このレンズの後面にクモリがありました。これで後玉ユニット4枚8面のうち6面のクリーニングが出来ました。分解してない残り2面にクモリは感じないので終了とします。
このレンズを元に戻す時は指で強く押し込むと「パチッ」と入りました。削って無くなったプラスチック部分にはエポキシボンドを盛って仕上げました。
レンズ外し


↓それと、2枚構成の後玉にも問題があるのです。前側から強い光をナナメに当てるとこの様に無数のキズらしき模様が目立ちます。中心も外周も均一なのでキズではなくプラスチックモールドレンズ(たぶん?)の経年劣化による変質に感じられます。これはクモリと違ってクリーニングする訳には行かず、処置不能であきらめるしかありません。後玉


↓レンズを組み立て実写テストを繰り返している中で、時々AFが動作しない事に気付きました。何の情報も知識もないままマウント面のカバーを外して半固定ボリュームを調整してみました。
両方のボリュームを少しづつ回して実写を繰り返し、左側の半固定ボリュームを反時計回りに10度くらい回した位置でAFが安定動作してます。
半固定VR


↓この写真2枚はレンズクリーニング「前」と「8日後」の比較で、それなりにクリアな画像に改善されました。
画面に電球光源を入れてフレアーが分かりやすく表現したつもりです。
DATA:ワイド端22mm・絞り解放F4、カメラはEOS Kiss Digital Xで焦点距離は1.6倍の約35mm相当になります。
クリーニング前

クリーニング後

一連のメンテナンス作業と実写テストを終了後、自分としてのレンズ評価は次のような感じです。
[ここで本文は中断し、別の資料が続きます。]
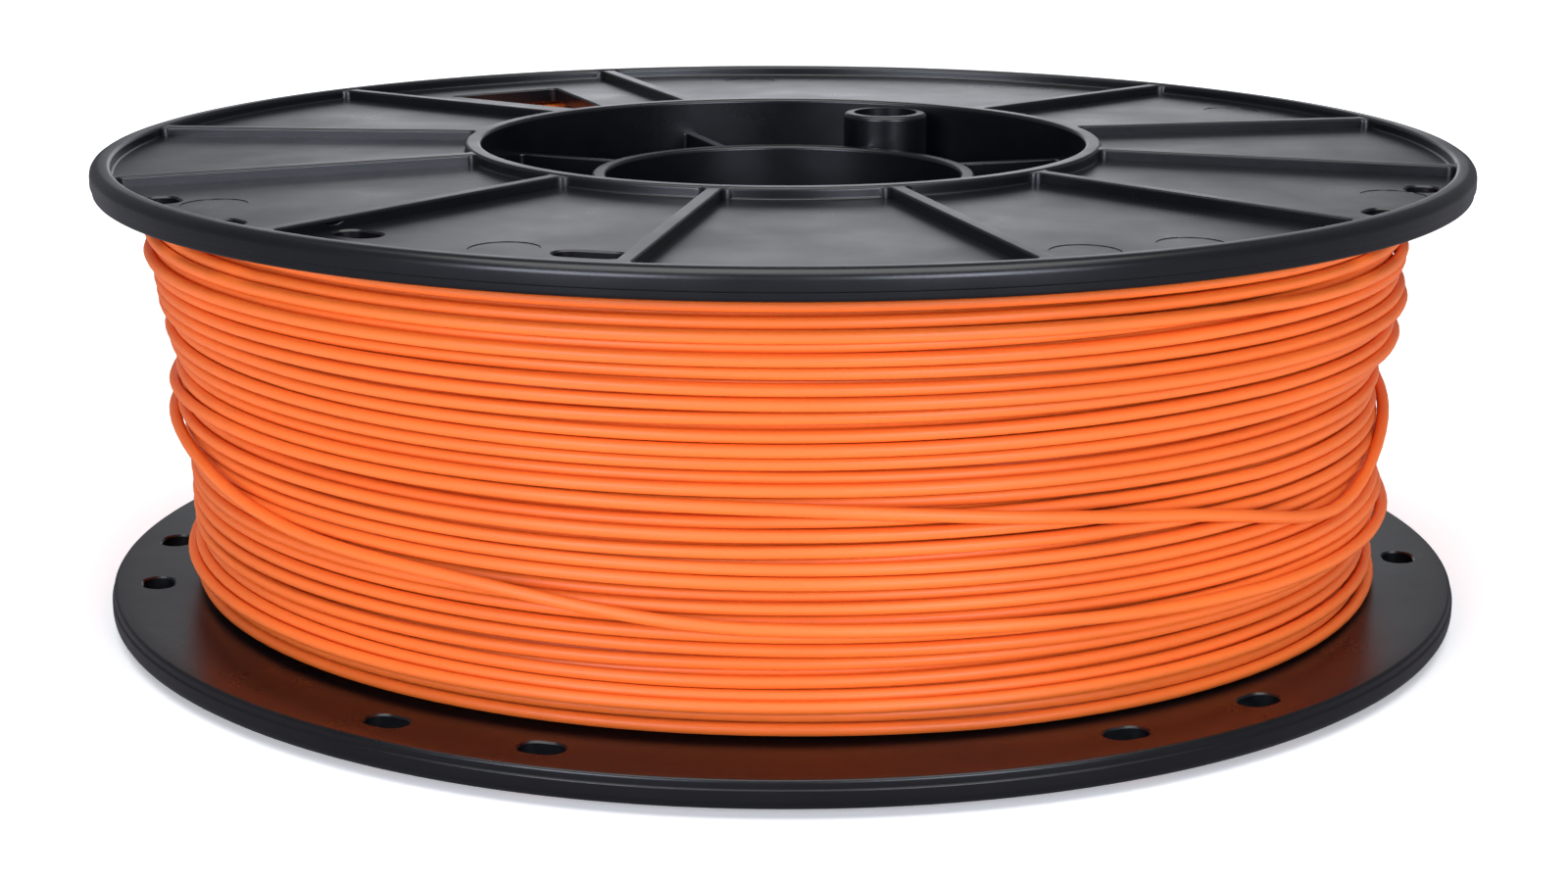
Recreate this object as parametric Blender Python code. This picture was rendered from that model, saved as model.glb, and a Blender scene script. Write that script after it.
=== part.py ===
"""A filament spool, standing on its lower hub ring.

Two black moulded halves meet at mid-height: each is a flange with a rim, outer ribs, half of the drum and half of
the bore tube. One 1.75 mm filament is wound round the drum between the flanges, here as a plain turned ring.
Metres, +Z up along the bore, origin at the middle of the base.
"""

import math

import bmesh
import bpy
from mathutils import Vector

# Overall sizes
FLANGE_R = 0.100
SPOOL_H = 0.068
DRUM_R = 0.0467
BORE_R = 0.0262
FIT_GAP = 0.0003

# Flange, a shallow cone whose hub ring stands proud of its rim
RING_PROUD = 0.0009
RECESS = 0.00165
WEB_T = 0.0024
FLANGE_T = RECESS + WEB_T
RIM_W = 0.0030
RIM_ROUND = 0.0008
STEP_IN = 0.00025
STEP_UP = 0.0013
RIB_W = 0.0022
RIB_SUNK = 0.00015
RIB_FIRST = 18.8
RIB_COUNT = 12
MISSING_RIB = 2

# Drum, bore tube and the webs between them
DRUM_T = 0.0023
TUBE_T = 0.0022
TUBE_SUNK = 0.0050
WEB_FIRST = 19.5
WEB_COUNT = 8
HUB_WEB_T = 0.0016
SPIGOT_H = 0.0030
EDGE = 0.0004
INSET = 0.0002

# Drive boss inside the drum
BOSS_ANGLE = 64.5
BOSS_R = 0.0066
BOSS_HOLE_R = 0.0050
BOSS_FROM_DRUM = 0.0090
BOSS_SUNK = 0.0007

# Holes through the flanges: (angle, distance in from the flange's edge, length along the circle)
SLOT_W = 0.0044
SLOT_L = 0.0062
PAIR_FIRST = 4.5
PAIR_COUNT = 6
PAIR_HALF = 6.95
PAIR_IN = 0.0067
UPPER_SLOTS = (
    (207.2, 0.0068, SLOT_L),
    (220.0, 0.0068, SLOT_L),
    (232.4, 0.0130, 0.0072),
    (254.3, 0.0140, 0.0094),
    (327.4, 0.0068, SLOT_L),
    (340.4, 0.0068, SLOT_L),
)
WINDOW_SECTOR = 3
WINDOW_IN = 0.0133
WINDOW_L = 0.0295
WINDOW_RIB_GAP = 0.0124
WINDOW_CORNER = 0.0015

# Wound filament: radius below the flange's edge at heights from the lower flange to the upper one
WOUND_IN = (
    (0.00, 0.0134),
    (0.08, 0.0121),
    (0.30, 0.0110),
    (0.58, 0.0098),
    (0.74, 0.0088),
    (0.86, 0.0077),
    (1.00, 0.0078),
)

STEPS = 120
TUBE_STEPS = 96
BOSS_STEPS = 40
CUT_PAST = 0.001


def clear_scene():
    for item in list(bpy.data.objects):
        bpy.data.objects.remove(item, do_unlink=True)


def plastic(name, colour, roughness):
    material = bpy.data.materials.new(name)
    material.use_nodes = True
    shader = material.node_tree.nodes["Principled BSDF"]
    shader.inputs["Base Color"].default_value = (*colour, 1.0)
    shader.inputs["Roughness"].default_value = roughness
    shader.inputs["Metallic"].default_value = 0.0
    return material


def object_from(bm, name):
    bmesh.ops.recalc_face_normals(bm, faces=bm.faces)
    mesh = bpy.data.meshes.new(name)
    bm.to_mesh(mesh)
    bm.free()
    item = bpy.data.objects.new(name, mesh)
    bpy.context.scene.collection.objects.link(item)
    return item


def turned(profile, steps, name):
    """A closed (radius, height) outline turned about Z."""
    bm = bmesh.new()
    points = [bm.verts.new((r, 0.0, z)) for r, z in profile]
    edges = [bm.edges.new((points[i - 1], points[i])) for i in range(len(points))]
    bmesh.ops.spin(
        bm,
        geom=points + edges,
        cent=(0, 0, 0),
        axis=(0, 0, 1),
        angle=math.tau,
        steps=steps,
        use_merge=True,
    )
    return object_from(bm, name)


def raise_face(bm, points, vec):
    """Closes a flat ring of points and sweeps it along a straight line into a solid."""
    base = bm.faces.new([bm.verts.new(point) for point in points])
    raised = bmesh.ops.extrude_face_region(bm, geom=[base], use_keep_orig=True)
    ends = [v for v in raised["geom"] if isinstance(v, bmesh.types.BMVert)]
    bmesh.ops.translate(bm, verts=ends, vec=vec)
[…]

××後玉のキズ?変質?があるのでシャープな画質は得られなくソフトフォーカスレンズの様な写り。
×逆光に弱くフレアーを感じる。
×ズーム望遠側の解像度が著しく悪く、絞っても良くならない。
××ズーム全域で左側が片ボケ。

〇解像度の悪さが、逆に軟らかくて優しい写りになる。
◎軽くて全長59mmのコンパクトサイズ
〇ズームリングの回転触感がスムーズ
〇絞り機構から出ているフレキケーブルのストレス断線が起きにくそうで安心できる。
〇ズームレンズの中で、比較的に構造が単純で分解・組み立て作業が楽にできる。